Assim como um raio cai, sim, duas vezes no mesmo lugar, o “crime do século” pode sim acontecer duas ou mais vezes no mesmo século. E mais que isso: este segundo crime do século pode e vai cair no colo do detetive Perry Mason. Depois do caso de Emily Dodson na primeira temporada, chega nesta segunda temporada o crime McCutcheon para Perry investigar. E , assim como antes, um assassinato se desdobrará, mostrando uma realidade muito mais complexa.
De cara, o assassinato do empresário – que estava prestes a investir no ramo de esportes – Brooks McCutcheon não chamou a atenção de Perry Mason (Matthew Rhys) e Della Street (Juliet Rylance), agora sócios em um escritório de advocacia civil – nada mais de advocacia criminal, era o que eles imaginavam. Foi só quando a família dos irmãos Gallardo, presos acusados do crime, bateu à porta deles que Perry e Della aceitaram se envolver no caso, servindo como defesa dos irmãos. Eles terão de preparar a defesa em tempo recorde, com a ajuda do investigador Paul Drake (Chris Chalk). Ao mesmo tempo em que acontece essa aventura na vida profissional, as vidas pessoais de Perry e Della são sacudidas pela possibilidade de novos amores.
Encontramos um Perry Mason mais circunspeção depois de um ato intimidatório – a invasão de seu apartamento. Tal invasão também mexe com a segurança do filho dele, e é bom ver Perry como um pai que tenta ser mais presente, pois isso adiciona uma camada de interesse num personagem já interessante.
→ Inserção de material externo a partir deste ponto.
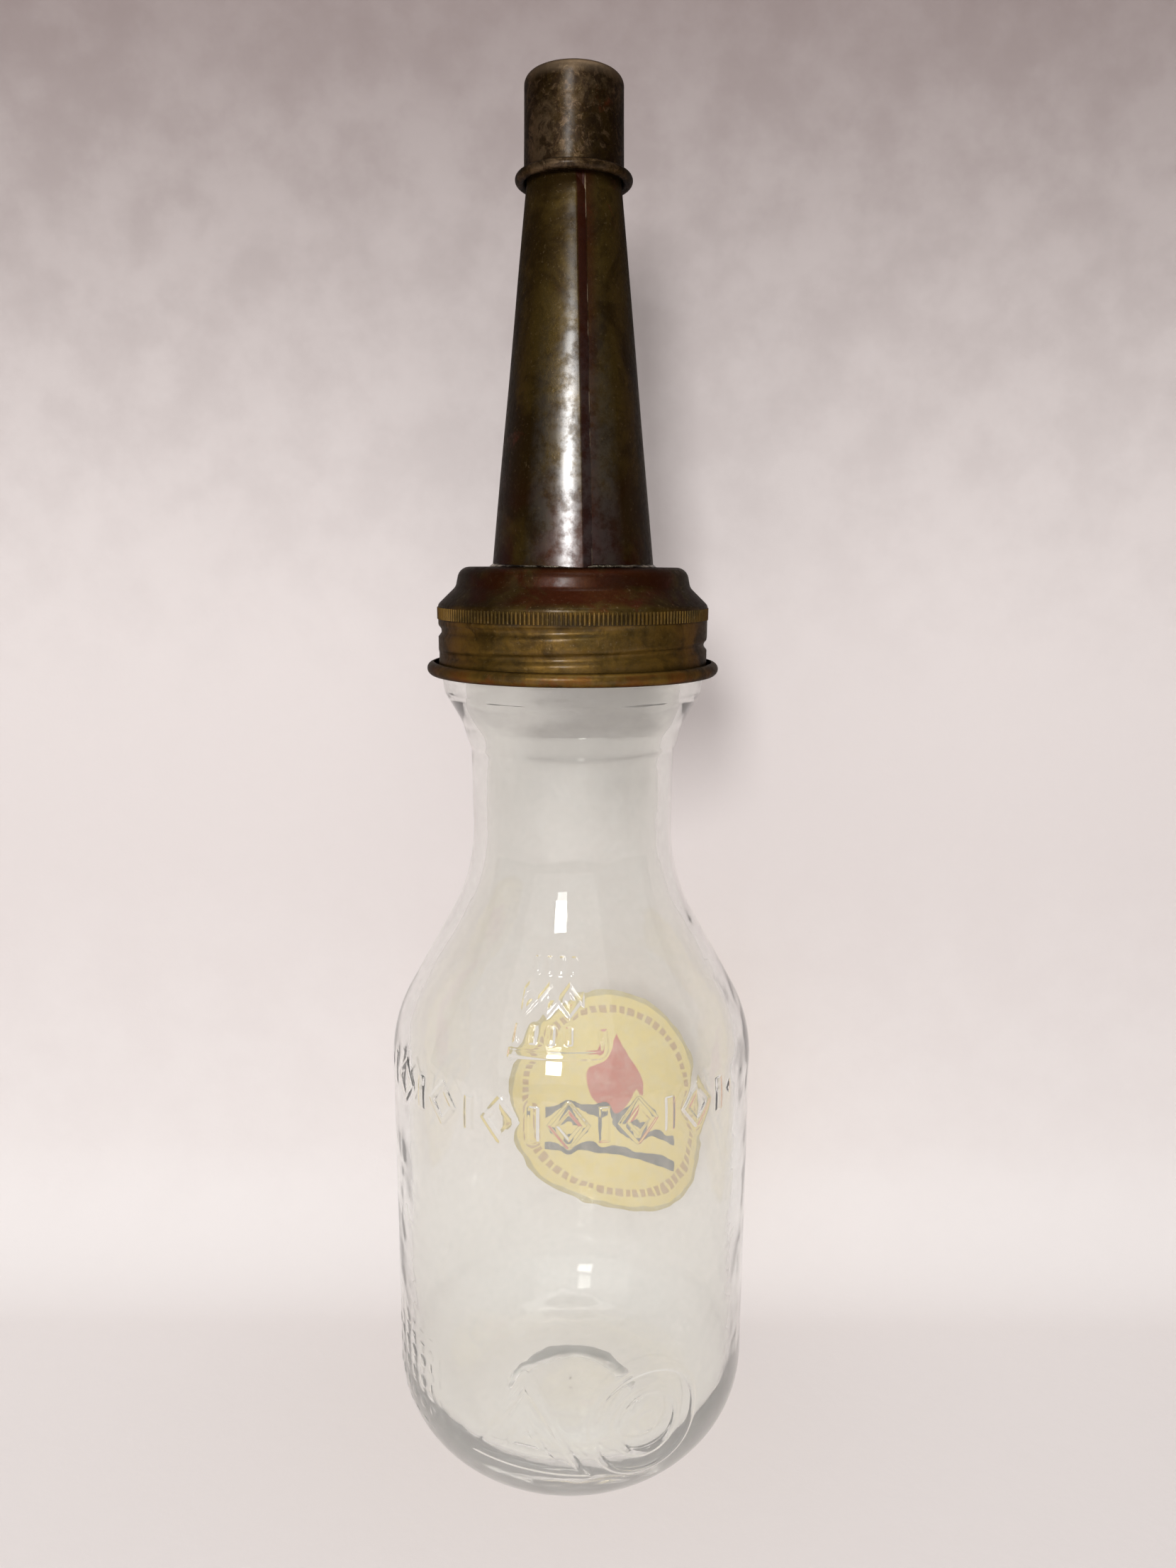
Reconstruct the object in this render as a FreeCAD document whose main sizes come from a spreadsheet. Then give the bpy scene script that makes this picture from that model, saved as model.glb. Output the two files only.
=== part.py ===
"""One-quart glass oil bottle with a screw-on tin pouring spout and a slip-on tip cap.

Millimetres. The origin is the centre of the base, +Z is up and -Y is the front.
Every size is a cell of the sheet "Sizes", and every sketch and feature is bound to those cells.
"""
import FreeCAD, Part
import math
import os
import re
import Sketcher

os.makedirs("parts", exist_ok=True)

doc = FreeCAD.newDocument("oil_bottle")

# Each driving size once, in millimetres or degrees, with what it measures.
SIZES = [
    # The glass
    ("body_radius", 50.5, "outside of the cylindrical body"),
    ("wall", 3.6, "thickness of the glass side wall"),
    ("heel_round", 26.0, "rounding between the base and the body"),
    ("floor_height", 7.0, "top of the glass floor round the middle"),
    ("floor_round", 7.0, "rounding of the floor where its middle rises"),
    ("base_ring_width", 4.5, "flat ring that the bottle stands on"),
    ("base_ring_round", 3.5, "rounding at the inner edge of that ring"),
    ("push_up", 3.5, "how far the middle of the base is raised"),
    ("push_up_slope", 6.0, "width of the slope up to the raised middle"),
    ("push_up_round", 5.0, "rounding at the edge of the raised middle"),
    ("body_height", 127.6, "where the body line meets the shoulder line"),
    ("shoulder_round", 37.0, "rounding at the top of the body"),
    ("shoulder_rise", 42.6, "rise of the shoulder line"),
    ("neck_round", 50.0, "hollow rounding at the foot of the neck"),
    ("neck_radius", 27.0, "outside of the neck at its foot"),
    ("neck_rise", 34.4, "rise of the neck line"),
    ("neck_growth", 0.4, "how much wider the neck is at its top"),
    ("step_rise", 1.5, "rise of the small step where the mouth mould starts"),
    ("step_width", 0.8, "how far that step stands out"),
    ("flare_foot_rise", 5.4, "rise of the lower, steep part of the flare"),
    ("flare_foot_width", 1.4, "how much wider that part gets"),
    ("flare_round", 14.0, "hollow rounding of the flare"),
    ("flare_rise", 8.4, "rise of the upper part of the flare"),
    ("flare_width", 4.8, "how much wider the upper part gets"),
    ("collar_rise", 4.3, "height of the upright band over the flare"),
    ("collar_width", 0.5, "how much wider the band gets"),
    ("collar_round", 0.8, "rounding at the foot of the band"),
    ("collar_ledge", 1.3, "ledge between the band and the threaded mouth"),
    ("ledge_round", 0.45, "rounding at the ledge"),
    ("mouth_rise", 17.0, "height of the threaded mouth"),
    ("mouth_wall", 4.8, "thickness of the glass at the mouth"),
    ("mouth_round", 10.0, "rounding inside the foot of the mouth"),
    ("rim_round", 1.2, "rounding of the rim"),
    # The screw thread
    ("thread_pitch", 6.35, "rise of the thread in one turn"),
    ("glass_thread_depth", 1.2, "how far the glass thread stands out"),
    ("glass_thread_sink", 0.6, "how deep its section starts in the glass"),
    ("glass_thread_crest", 1.2, "width of the glass thread at its top"),
    ("glass_thread_foot", 2.6, "width of the glass thread at its root"),
    ("glass_thread_turns", 1.5, "turns of the glass thread"),
    ("thread_play", 2.15, "height of the glass thread over the rolled thread that lifts against it"),
    ("rolled_thread_depth", 0.8, "depth of the thread rolled into the lid"),
    ("rolled_thread_bend", 1.3, "radius of the rolled thread's bottom"),
    ("rolled_thread_rise", 3.3, "height of its lower end, on the left, over the middle of the hem"),
    ("rolled_thread_turns", 1.35, "turns of the rolled thread"),
    # The screw lid
    ("tin", 0.4, "thickness of the tinplate"),
    ("lid_play", 2.0, "from the threaded mouth to the outside of the lid's skirt"),
    ("lid_lift", 1.8, "middle of the curled hem over the ledge of the glass"),
    ("lid_hem_curl", 1.75, "outer radius of the curled hem"),
    ("lid_corner_rise", 1.4, "where the skirt turns in, over the glass rim"),
    ("lid_corner_round", 1.6, "rounding at the top of the skirt"),
    ("lid_shoulder_rise", 4.6, "rise of the lid's shoulder"),
    ("lid_shoulder_width", 4.7, "how far the shoulder runs in"),
    ("lid_shoulder_round", 2.6, "hollow rounding at the top of the shoulder"),
    ("lid_brow_rise", 5.1, "rise of the raised middle of the lid"),
    ("lid_brow_width", 1.0, "how far its side runs in"),
    ("lid_brow_round", 3.2, "rounding at the edge of the flat top"),
    # The sealing ring
    ("seal_thickness", 2.2, "height of the sealing ring"),
    ("seal_bevel", 0.9, "bevel at its upper outer edge"),
    ("seal_play", 0.6, "room between the ring and the skirt"),
    # The spout
    ("spout_inset", 8.7, "from the edge of the raised middle to the foot of the cone"),
    ("spout_tip_radius", 10.65, "outside of the cone at its open end"),
    ("spout_length", 104.7, "height of the cone"),
    ("lap_width", 2.3, "width of the lapped seam"),
    ("lap_step", 0.9, "how far the lapped edge stands proud"),
    ("lap_clip", 3.6, "height of the corner clipped off the lap under the cap"),
    ("seam_turn", 13.5, "turn of the seam to the right of the front"),
    # The tip cap
    ("cap_length", 23.6, "from the middle of the cap's curled hem to its top"),
    ("cap_gap", 12.9, "top of the cap over the open end of the cone"),
    ("cap_ease", 1.8, "how much wider the cap's mouth is than the open end"),
    ("cap_taper", 0.2, "how much narrower the cap is at its top"),
    ("cap_round", 2.4, "rounding at the top of the cap"),
    ("cap_hem_curl", 1.3, "outer radius of the cap's curled hem"),
    ("trim_reach", 1.8, "how far the trimmed tip reaches below the middle of that hem"),
    # The label
    ("label_radius", 39.0, "radius of the round label, measured round the glass"),
    ("label_thickness", 0.15, "thickness of the label"),
    ("label_height", 77.0, "height of the label's middle"),
    ("label_turn", 16.7, "turn of the label to the right of straight back, seen from the front"),
    # Making
    ("cut_margin", 2.0, "how far a cutting shape runs past what it cuts"),
]

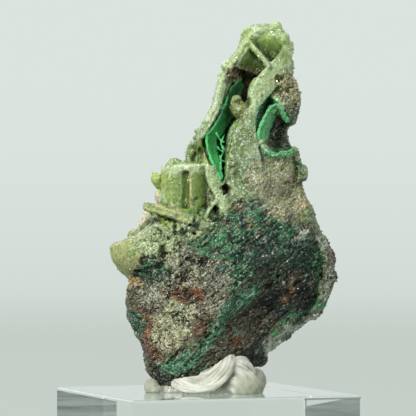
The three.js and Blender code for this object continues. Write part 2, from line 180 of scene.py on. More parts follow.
# Noise over all of a mesh's points at once. Each cell of a grid has its own random numbers.
slopes = np.array([
    *itertools.permutations((-1.0, 1.0, 0.4)), *itertools.permutations((1.0, -0.6, 0.8)),
    (1, 1, 0), (-1, 1, 0), (0, -1, 1), (0, -1, -1),
])


def cellNumber(cells, seed):
    mixed = cells[:, 0] * 73856093 ^ cells[:, 1] * 19349663 ^ cells[:, 2] * 83492791 ^ seed * 2654435761
    mixed = (mixed ^ (mixed >> 13)) * 1274126177 & 0xFFFFFFFF
    mixed = (mixed ^ (mixed >> 15)) * 2246822519 & 0xFFFFFFFF
    return mixed ^ (mixed >> 16)


# Smooth bumps from about -1 to 1, as wide as the size, in millimetres.
def smoothField(points, size, seed=0):
    scaled = points / size + 0.37
    cell = np.floor(scaled).astype(np.int64)
    local = scaled - cell
    fade = local ** 3 * (local * (local * 6 - 15) + 10)
    total = np.zeros(len(points))
    for corner in itertools.product((0, 1), repeat=3):
        slope = slopes[cellNumber(cell + corner, seed) % len(slopes)]
        share = np.prod(np.where(corner, fade, 1 - fade), axis=1)
        total += np.sum((local - corner) * slope, axis=1) * share
    return total


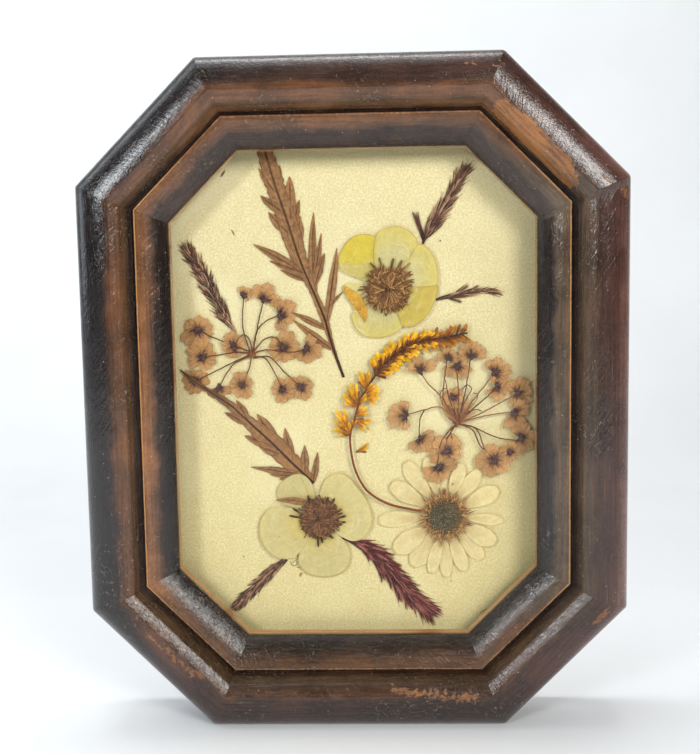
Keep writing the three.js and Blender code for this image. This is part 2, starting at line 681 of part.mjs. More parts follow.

O ódio contra os irmãos Gallardo é insuflado por um programa de rádio sensacionalista, muito parecido com os programas sensacionalistas que contaminam as tardes de nossas televisões. Escorraçados até dentro da prisão, onde lhes são servidas refeições com estilhaços de vidro, os Gallardo sofrem por sua origem mexicana, como se apenas isso já fosse um crime pelo qual mereceriam ser condenados.
Brooks McCutcheon pode ter sido vítima de um crime, mas não era santo – e é isso que Della, recém-formada advogada, quer expor no tribunal. Brooks tratava as mulheres como lixo, não apenas usando-as e descartando-as, mas também sendo violento durante o sexo. Isso, claro, não diminui o impacto do que aconteceu com ele, mas mancha sua reputação até então ilibada e nos traz o questionamento: foi “bem feito” o que aconteceu?
Desde a primeira temporada, a nova série “Perry Mason” – porque já houve uma série do personagem, lá nas décadas de 1950 e 60 – quer mostrar que, apesar de o entretenimento produzido na década de 1930 não mostrar isso, existia já muita diversidade na época. Existiam advogadas lésbicas como Della Street, e homens da lei negros como Paul e gays como Ham. Havia, também, um latente conflito racial, que iria explodir décadas mais tarde, mas que a série faz questão – e faz bem – de mostrar.

Perry Mason foi personagem criado pelo escritor Erle Stanley Gardner, tendo aparecido em mais de 80 livros escritos entre as décadas de 1930 e 1960. É, portanto, um personagem pra lá de icônico, que se beneficia ao ser olhado com novas lentes, que deixam de “endeusá-lo” e o pintam como um homem comum, cheio de dilemas e defeitos.
É muito interessante ver as técnicas de investigação do passado: são pequenas câmeras portáteis com número reduzido de poses, testes de balística pouco convencionais, além da boa e velha tocaia. Mais do que técnicas curiosas, são técnicas que funcionam para o caso retratado na temporada, um caso aliás que poderia muito bem acontecer no tempo presente.
Nesta segunda temporada, e no sétimo episódio principalmente, as mulheres tomaram a frente na investigação. Della Street vai a campo, entrevista testemunhas, colhe relatos, defende o caso no tribunal e se arrisca pelos clientes. A esposa de Paul, Clara, fica de tocaia e se faz passar por outra pessoa para fazer descobertas e colher evidências. Até a secretária do escritório de Mason tem palpites certeiros que contribuem com a investigação.

A série Perry Mason é produzida por Robert Downey Jr. Consta no IMDb que a série e o filme “Dolittle” estavam em pré-produção no mesmo momento, mas Matthew Rhys iria interpretar o médico que fala com animais, enquanto Downey Jr seria o detetive Perry Mason. Percebendo que eles eram perfeitos para o papel oposto, a troca foi feita.
Lembrando os filmes noir que seriam feitos em Hollywood na década seguinte à que se passa a história, a segunda temporada de Perry Mason é mais um acerto da HBO, de Matthew Rhys, de toda a equipe por trás das câmeras – incluindo as que prestam atenção aos detalhes dos cenários e figurinos imaculados. É, em suma, televisão da mais alta qualidade.